Print the whole listing exactly.

* begin INFORMATION PROVIDED *

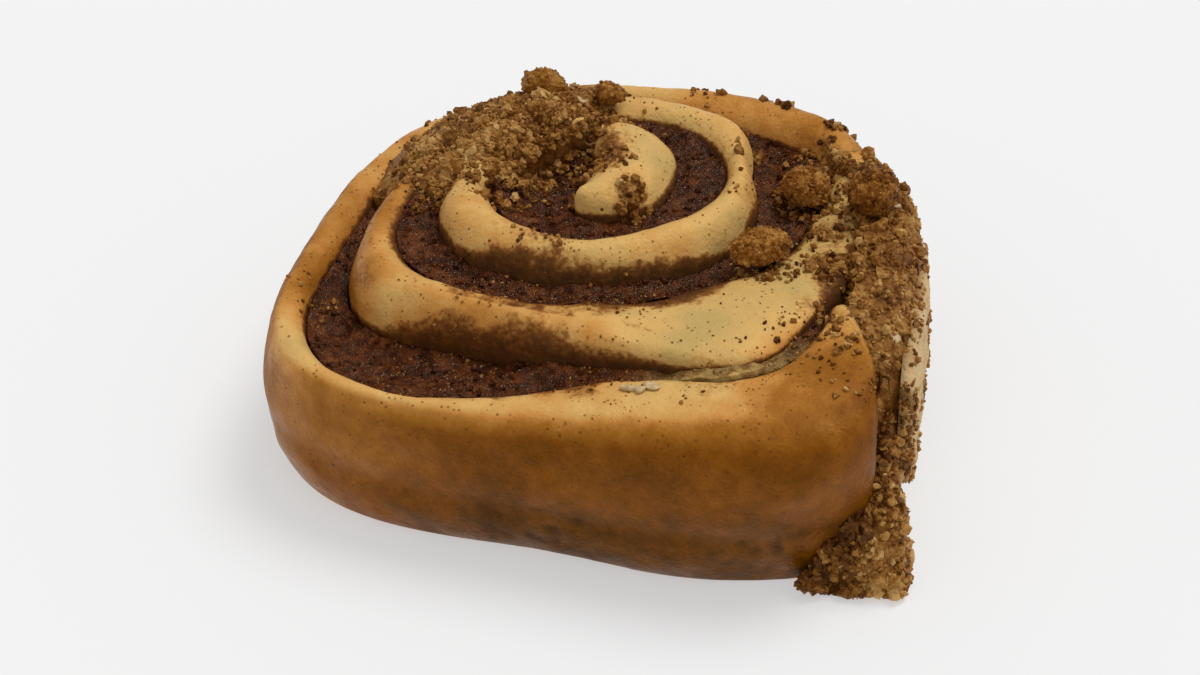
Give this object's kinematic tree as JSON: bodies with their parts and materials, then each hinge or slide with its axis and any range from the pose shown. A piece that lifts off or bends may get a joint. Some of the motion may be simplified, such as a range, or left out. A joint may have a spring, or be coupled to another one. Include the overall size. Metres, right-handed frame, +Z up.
{
  "type": "cinnamon roll",
  "caption": "Cinnamon roll with streusel: a wound strip of baked dough with a dark filling between its wraps, and streusel on top and down one side.",
  "frame": {"origin": "middle of the bounding box in plan, on the flat base that the roll rests on", "axes": "+Z up from the base; +X along the front face to the right, towards the streusel bank; +Y from the front face to the back"},
  "size_m": [0.1012, 0.091, 0.0387],
  "materials": {
    "dough": "baked dough, satin",
    "filling": "sticky cinnamon filling, glossy",
    "streusel_heap": "crumbly streusel, matte",
    "streusel_bank": "crumbly streusel, matte",
    "torn_crumb": "torn bread crumb, matte",
    "lump_back": "caramelised streusel, satin",
    "lump_back_small": "caramelised streusel, satin",
    "lump_front": "caramelised streusel, satin",
    "lump_right": "caramelised streusel, satin",
    "lump_pocket": "caramelised streusel, satin"
  },
  "bodies": {
    "root": {"dough": "dough", "filling": "filling", "streusel_heap": "streusel_heap", "streusel_bank": "streusel_bank", "torn_crumb": "torn_crumb", "lump_back": "lump_back", "lump_back_small": "lump_back_small", "lump_front": "lump_front", "lump_right": "lump_right", "lump_pocket": "lump_pocket"}
  },
  "joints": []
}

* end INFORMATION PROVIDED *

(COMPLETE ANSWER):
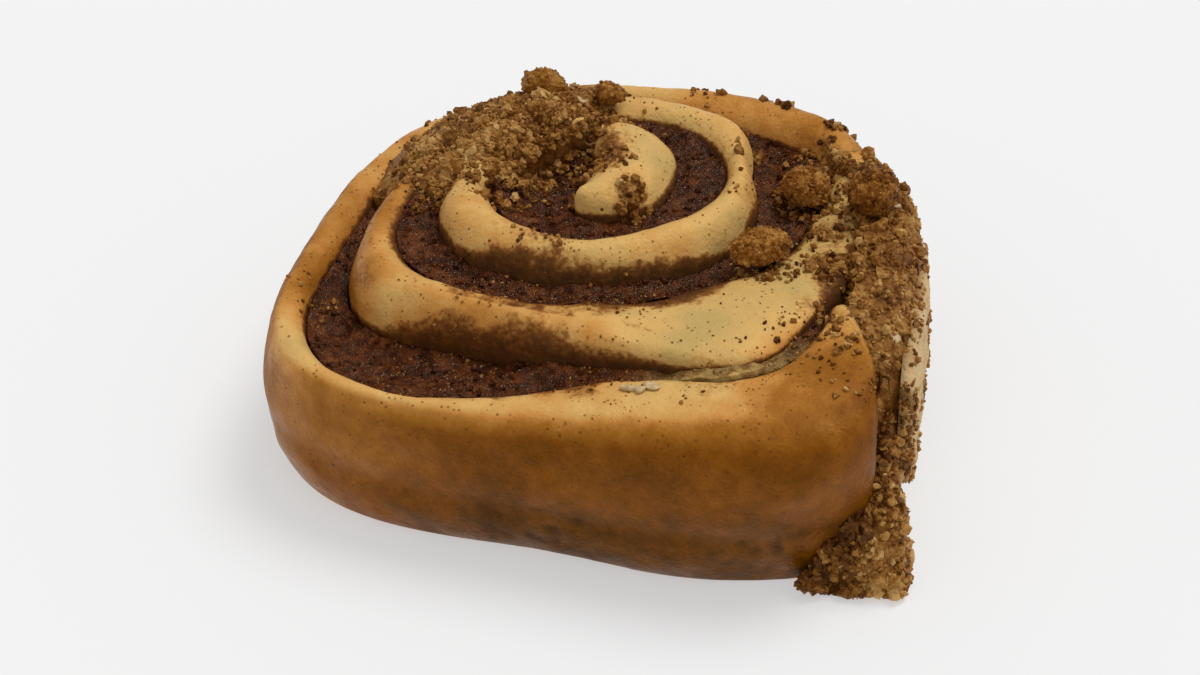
Give this object's kinematic tree as JSON: bodies with their parts and materials, then each hinge or slide with its axis and any range from the pose shown. A piece that lifts off or bends may get a joint. Some of the motion may be simplified, such as a range, or left out. A joint may have a spring, or be coupled to another one. Include the overall size. Metres, right-handed frame, +Z up.
{
  "type": "cinnamon roll",
  "caption": "Cinnamon roll with streusel: a wound strip of baked dough with a dark filling between its wraps, and streusel on top and down one side.",
  "frame": {"origin": "middle of the bounding box in plan, on the flat base that the roll rests on", "axes": "+Z up from the base; +X along the front face to the right, towards the streusel bank; +Y from the front face to the back"},
  "size_m": [0.1012, 0.091, 0.0387],
  "materials": {
    "dough": "baked dough, satin",
    "filling": "sticky cinnamon filling, glossy",
    "streusel_heap": "crumbly streusel, matte",
    "streusel_bank": "crumbly streusel, matte",
    "torn_crumb": "torn bread crumb, matte",
    "lump_back": "caramelised streusel, satin",
    "lump_back_small": "caramelised streusel, satin",
    "lump_front": "caramelised streusel, satin",
    "lump_right": "caramelised streusel, satin",
    "lump_pocket": "caramelised streusel, satin"
  },
  "bodies": {
    "root": {"dough": "dough", "filling": "filling", "streusel_heap": "streusel_heap", "streusel_bank": "streusel_bank", "torn_crumb": "torn_crumb", "lump_back": "lump_back", "lump_back_small": "lump_back_small", "lump_front": "lump_front", "lump_right": "lump_right", "lump_pocket": "lump_pocket"}
  },
  "joints": []
}